After months of planning, saving and dreaming, as evidenced by the weekly countdown on the Media and Business notice board, the time had finally arrived. An early 3am start wasn’t as difficult as we had all imagined; an uneventful drive and check-in through security at Heathrow and we were NYC bound before we knew it. As soon as we arrived, we were taken to our hotel with the help of a local tour guide via some of New York’s most iconic sites. Following a speedy check-in, a brisk five-mile walk covering Central Park West, 5th Avenue and Rockefeller Plaza blew off the cobwebs of the transatlantic flight. A great introduction to American food was had at Bill’s Bar and Burgers; students soon learnt the importance of tipping and the fact that you need to add 11% tax to everything you buy.
We were up nice and early the next morning to experience our first NYC breakfast; pancakes, waffles, bacon, eggs – sunny side up or omelettes along with fries were ordered with the obligatory bottomless drinks option. It was then time for our first venture on the subway as we headed to Battery Park and a freezing cold trip to the Statue of Liberty and Ellis Island. Mr Nolan and two students got left behind at the Statue of Liberty Island thanks to the unhelpful ferry crew and their unwillingness to compromise; lessons learnt all round that timings had to be strictly kept to. Next our first shopping experience at a relatively empty Abercrombie & Fitch at the nearby South St Seaport. Here we were met by our tour guide for a walking tour of the 9/11
memorial gardens, financial district and lower Manhattan. A poignant stop was made at the 9/11 memorial where one student was able to lay flowers at a family member’s name and pay her respects. Due to the low temperatures, we decided to take the subway to warm up, much to the horror of Miss Butler who was told by our tour guide to get off at one stop but he changed his mind and left her on the platform. One stop later we were all reunited with bemused locals as we cheered the train stopping and Miss Butler getting off safely. We ended the day in Chinatown with a banquet and a quick tour of the area before heading back on the subway to our hotel.
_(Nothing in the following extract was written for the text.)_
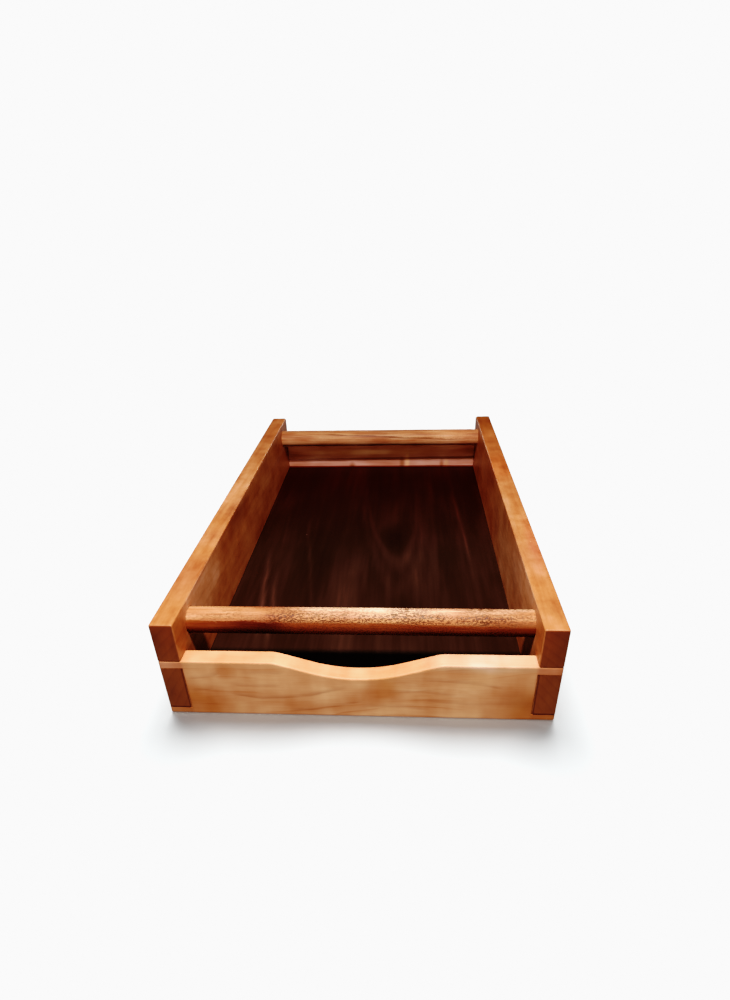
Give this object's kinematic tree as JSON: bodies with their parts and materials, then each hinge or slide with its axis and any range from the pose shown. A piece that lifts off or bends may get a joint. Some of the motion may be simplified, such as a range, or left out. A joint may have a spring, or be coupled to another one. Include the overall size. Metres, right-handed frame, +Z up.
{
  "type": "under desk drawer",
  "caption": "Open wooden tray drawer with tall sides, a low scooped front, a low back, a dark glossy panel for a bottom and round cross bars near the top of the sides.",
  "frame": {"origin": "middle of the underside, on the surface the drawer stands on", "axes": "+X across the drawer to its right side, +Y from its front to its back, +Z up"},
  "size_m": [0.32, 0.512, 0.093],
  "materials": {
    "side_wood": "satin oiled, orange brown",
    "end_wood": "satin oiled, pale tan",
    "panel_wood": "gloss, very dark red brown",
    "dowel_wood": "satin oiled, open pores"
  },
  "bodies": {
    "root": {"left_side": "side_wood", "right_side": "side_wood", "front_board": "end_wood", "rear_board": "end_wood", "bottom_panel": "panel_wood", "front_dowel": "dowel_wood", "rear_dowel": "dowel_wood"}
  },
  "joints": []
}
Sunday morning’s plan was to walk through Central Park and see the film sites along the way on route to the Museum of Moving Image in Queens. The weather had other plans; on waking up, local news was recording the lowest temperatures New York had seen in years (-28°C), along with the City Mayor telling everyone not to go outside unless absolutely necessary. We revised our plans and took the subway to Times Square for a quick photo opportunity in the sun and then took another subway across to Queens. The museum was a great opportunity for students to see a huge variety of props and costumes used in film and television, along with a chance to get some hands-on experience with voice dubbing, sound effects and stop frame animation. Sunday afternoon was the time a number of students had been looking forward to, a shopping trip down 5th Avenue. This culminated at Times Square with a meal at Bubba Gump’s famous Shrimp Restaurant.
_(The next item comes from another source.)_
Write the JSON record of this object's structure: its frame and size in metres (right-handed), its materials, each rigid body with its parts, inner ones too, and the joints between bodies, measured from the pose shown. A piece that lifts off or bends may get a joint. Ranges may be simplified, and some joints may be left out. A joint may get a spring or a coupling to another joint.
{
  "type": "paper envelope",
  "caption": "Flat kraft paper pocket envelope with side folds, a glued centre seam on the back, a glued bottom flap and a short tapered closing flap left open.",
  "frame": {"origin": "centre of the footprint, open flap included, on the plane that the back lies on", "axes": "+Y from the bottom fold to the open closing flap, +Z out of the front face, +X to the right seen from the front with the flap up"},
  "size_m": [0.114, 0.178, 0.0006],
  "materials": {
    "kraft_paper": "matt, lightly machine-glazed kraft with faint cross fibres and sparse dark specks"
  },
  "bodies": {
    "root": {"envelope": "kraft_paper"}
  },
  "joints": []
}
After another hearty breakfast on Monday and the weather warming up to a nice -10°C, we headed down to Greenwich and the Friends building, taking in a plethora of film locations along the way at Union Square and the Flatiron building as we made our way to the Empire State Building. The cloud started to descend as we got to the top and snow began to fall but we were still able to see all of Manhattan and experience the iconic views from one of the tallest buildings in the city. Once down, we headed to another iconic building, Macy’s department store and its surrounding shops. We then headed north to the Natural History Museum with a stop at the famous Shake Shack restaurant. By this point, the snow had stared to come down heavily so we decided to catch the subway to the museum and set the students the challenge to find three of the most important cast members of the film ‘Night at the Museum’ as they went round around it. On leaving the museum, with the snow thick on the ground and still falling, a short walk to the hotel to change for dinner was accompanied with the odd snowball fight. Our last meal was at TGI Fridays in Times Square, after which we had a last minute chance to grab souvenirs before heading back to the hotel.
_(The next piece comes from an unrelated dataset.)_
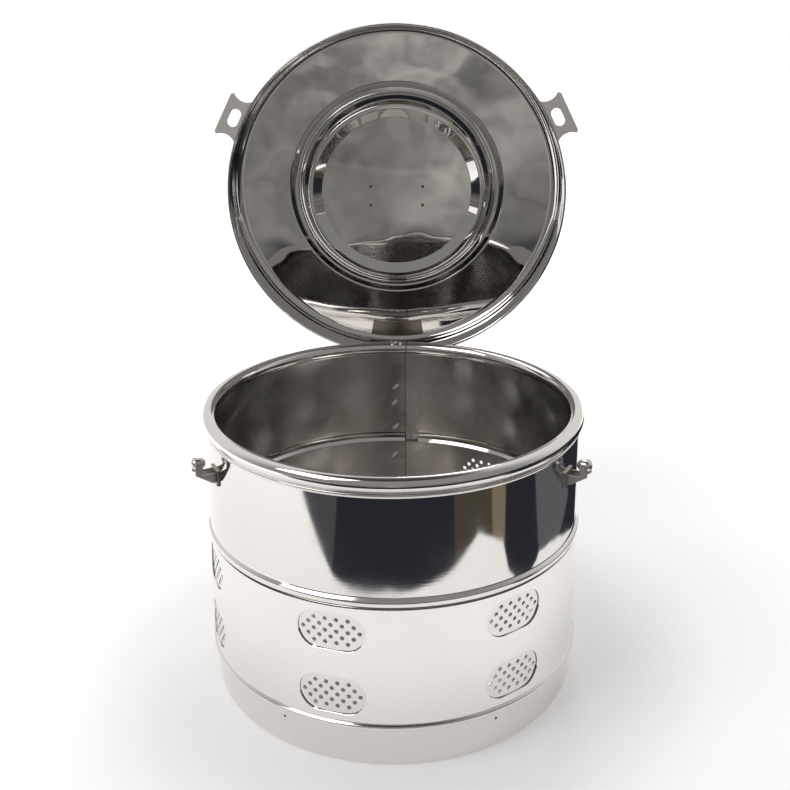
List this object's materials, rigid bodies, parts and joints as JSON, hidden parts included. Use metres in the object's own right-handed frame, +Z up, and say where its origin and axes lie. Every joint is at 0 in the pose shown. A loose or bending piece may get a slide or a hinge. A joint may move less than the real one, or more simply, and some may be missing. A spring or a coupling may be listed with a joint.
{
  "type": "sterilization drum",
  "caption": "Round perforated stainless drum for steam sterilizing dressings, with a turning shutter band, hinged lid, folding handle and two toggle latches.",
  "frame": {"origin": "centre of the drum's base, on the surface it stands on", "axes": "+Z up along the drum's axis, -Y towards the front, the lid's hinge at +Y, +X to the right seen from the front"},
  "size_m": [0.3094, 0.338, 0.4886],
  "materials": {
    "polished_stainless": "polished stainless steel sheet",
    "band_stainless": "polished stainless steel strip",
    "fitting_steel": "satin stainless steel pressings",
    "handle_steel": "drawn stainless steel rod"
  },
  "bodies": {
    "drum": {"drum_shell": "polished_stainless", "vent_screens_lower": "polished_stainless", "vent_screens_upper": "polished_stainless", "base_pan": "polished_stainless", "seam_strip": "polished_stainless", "latch_bracket_left": "fitting_steel", "latch_bracket_right": "fitting_steel", "pivot_pin_left": "fitting_steel", "pivot_pin_right": "fitting_steel", "hinge_body_leaf": "fitting_steel", "hinge_pin": "handle_steel"},
    "shutter": {"shutter_band": "band_stainless", "band_clasp": "band_stainless", "shutter_knob": "fitting_steel"},
    "lid": {"lid_pan": "polished_stainless", "lug_left": "fitting_steel", "lug_right": "fitting_steel", "handle_clip_left": "fitting_steel", "handle_clip_right": "fitting_steel", "hinge_lid_leaf": "fitting_steel"},
    "handle": {"carrying_handle": "handle_steel"},
    "left_toggle": {"toggle_left": "fitting_steel"},
    "right_toggle": {"toggle_right": "fitting_steel"}
  },
  "joints": [
    {"name": "lid_hinge", "type": "hinge", "parent": "drum", "child": "lid", "pos_m": [0, 0.158, 0.184], "axis": [1, 0, 0], "range_deg": [0, 88]},
    {"name": "handle_pivot", "type": "hinge", "parent": "lid", "child": "handle", "pos_m": [0, 0.17981, 0.33886], "axis": [1, 0, 0], "range_deg": [0, 180]},
    {"name": "shutter_turn", "type": "hinge", "parent": "drum", "child": "shutter", "pos_m": [0, 0, 0.07785], "axis": [0, 0, 1], "range_deg": [0, 27]},
    {"name": "left_toggle_pivot", "type": "hinge", "parent": "drum", "child": "left_toggle", "pos_m": [-0.13701, -0.06831, 0.1918], "axis": [-0.4462, 0.8949, 0], "range_deg": [0, 90]},
    {"name": "right_toggle_pivot", "type": "hinge", "parent": "drum", "child": "right_toggle", "pos_m": [0.13701, -0.06831, 0.1918], "axis": [-0.4462, -0.8949, 0], "range_deg": [0, 90]}
  ]
}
We said our goodbyes to Big Daddy’s with our final American breakfast, with just enough time to squeeze in our final visit from the itinerary; the United Nations. We had the opportunity to sit in the General Assembly and we were also lucky enough to be granted access to the Security Council, an opportunity rarely afforded to visiting groups of students. The guided tour was fascinating and left us contemplating the state of the world, particularly the importance of education. The journey back to the hotel allowed us to pass through Grand Central Station and take in the architecture in its great hall and have our last American meal. The plan from there was to visit Central Park to see the sights missed on Sunday however the weather was against us once again; torrential rain fall meant we had only walked four blocks before being saturated so we decided to call it a day and head back to the hotel to change into dry clothes before our mammoth 24-hour journey back to Culcheth.
Over the five days, the students from a range and combination of subjects had widened and deepened their knowledge and had also developed their ability and confidence to navigate a vibrant and bustling city. On the journey home, a very tired CHS staff were cheered on in the knowledge that this group of students had not only represented the school in a mature, enthusiastic and responsible manner but had already started to plan their next NY visit, independently of course. Job done.